I find the freshness of each transition to be exciting, even the one that arrives here in the North Country every year about the end of the second week of October. To me, the fall of leaves marks the end of the season of light. Even though our nights became longer than our days in late September, there’s something about the brilliant leaves that seems to extend the light of summer. It’s a grace period before we head into the long darkness.
It’s a time when we know that things are getting serious. The languid days of summer are long gone. The unforgiving steel of winter is approaching, which means it’s time to get ready. In the yard, there’s the summer things to put away. The furniture that sits on the patio. The hoses that watered the gardens now wilted after several killing frosts. There’s still firewood to be split, leaves to be raked, and anything that can’t freeze stored away indoors. The snowblower needs starting and probably an oil change as well. Lazy summer is over and all of its signs must be stored neatly away until the leaves emerge again sometime next May.
Yet it is not just a time for saying goodbye to our easy season. The graying of the landscape brings anticipations of its own, including the peak of the hunt. The grouse, now exposed, are easier prey for hunters. The deer hunt approaches, which means it’s a time for hunters to clear their shooting lanes and bolster their stands. On the edge of the Lost Lake swamp, we’ll also be out the next few weekends clearing trails for the coming snowshoe season.

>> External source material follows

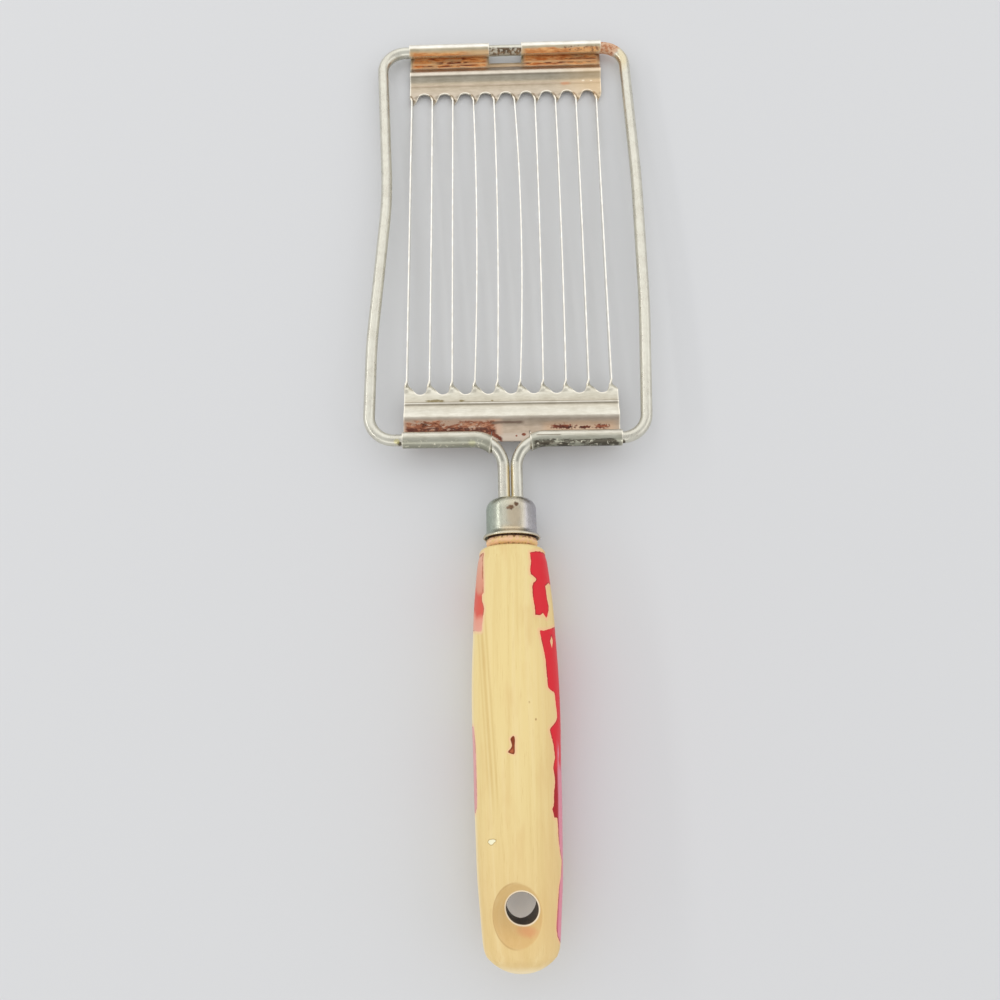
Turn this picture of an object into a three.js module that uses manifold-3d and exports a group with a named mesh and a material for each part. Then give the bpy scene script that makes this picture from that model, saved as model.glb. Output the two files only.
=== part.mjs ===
// A hand slicer for tomatoes, in millimetres: a wooden handle, a bent wire frame and ten thin blades across it.
// Y runs along the tool, from the handle's end (-Y) to the far end of the frame (+Y). Z points out of its front.
// While the pieces are made, Y is zero at the handle's shoulder and Z is zero at the middle of the frame wire.

import * as THREE from "three";
import { mergeVertices } from "three/addons/utils/BufferGeometryUtils.js";
import Module from "manifold-3d";

const wasm = await Module();
wasm.setup();

const degree = Math.PI / 180;
const quarterTurn = 90 * degree;

// Frame wire
const wireDiameter = 3.25;
const neckGap = 0.25;
const neckBendRadius = 8;
const cornerBendRadius = 7;
const frameBottom = 30.5;
const frameLength = 129.1;
const tangDepth = 45;
// The sides have been knocked about: the left one is kinked inwards and the right one bows outwards.
const leftBottomReach = 38.8;
const leftTopReach = 38.05;
const leftElbowReach = 38.65;
const leftElbowHeight = 29;
const leftKinkReach = 35.35;
const leftKinkHeight = 76.3;
const rightBottomReach = 37;
const rightTopReach = 37.2;
const rightLowBowReach = 38.75;
const rightLowBowHeight = 40.3;
const rightHighBowReach = 38.85;
const rightHighBowHeight = 82.3;
const kinkBendRadius = 150;
const bowBendRadius = 400;
// The far end of the frame is out of square, and the neck and the handle lean to the left at the frame.
const farEndLean = 1 * degree;
const handleLean = 0.37 * degree;
const leanCentre = -35.2;

// Blade grid, stamped from one sheet
const sheetThickness = 0.45;
const bladeCount = 10;
const bladePitch = 6.35;
const stripWidth = 2.5;
const curlClearance = 0.2;
const gridShift = 0.35;
const webReach = 14;
const edgeFlat = 2.2;
const beadWidth = 0.9;
const beadHeight = 0.3;
const ribStart = 3.4;
const ribCrest = 7;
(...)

For us here in the North Country, the fall of leaves brings us back to the familiar. We live seven months of the year without leaves on our deciduous trees, so we’re used to this forest. Our vistas expand as the leaves fall, and our evergreens come into their own, now seeming to dominate the forest. Even the sound of the wind is different, dominated now by the thin rush of the breeze through the needles of pine and spruce. The soft rustling of the aspen and birch leaves has faded.
The forest’s mood changes as well. All that spectacular fall color, which came and went far too quickly this year, lies forlornly on the forest floor. As the summer ferns and flowers die and the trees and shrubs make their own preparations for winter, we recognize the death of summer. That’s especially so this year, when our abundant precipitation produced a season of lushness unlike any we’ve seen in several years. But even the most verdant landscape eventually meets the reality of the changing seasons in the north.
But there are welcome changes ahead. As the temperatures get colder, we shift our lives increasingly indoors. It’s the season when the wood stove begins crackling in earnest and a cup of coffee or tea becomes a welcome hand warmer as well as a drink. The garden’s harvest is in, save for the parsnips and rutabagas, which will only sweeten with the colder weather ahead, and the smell of roasting winter squash fills the kitchen again. The wine from last year’s chokecherries is bottled and ready for drinking during the long evenings ahead.
Through this season of gray, we’ll be anticipating the next milestone in our circle of the seasons. The first real snow that tells us winter is setting in. The first ice on the ponds, and finally the larger lakes. Strapping on our skates and finding that river that we can skate away on. And people still wonder why we live up here? I wonder how we could live anywhere else.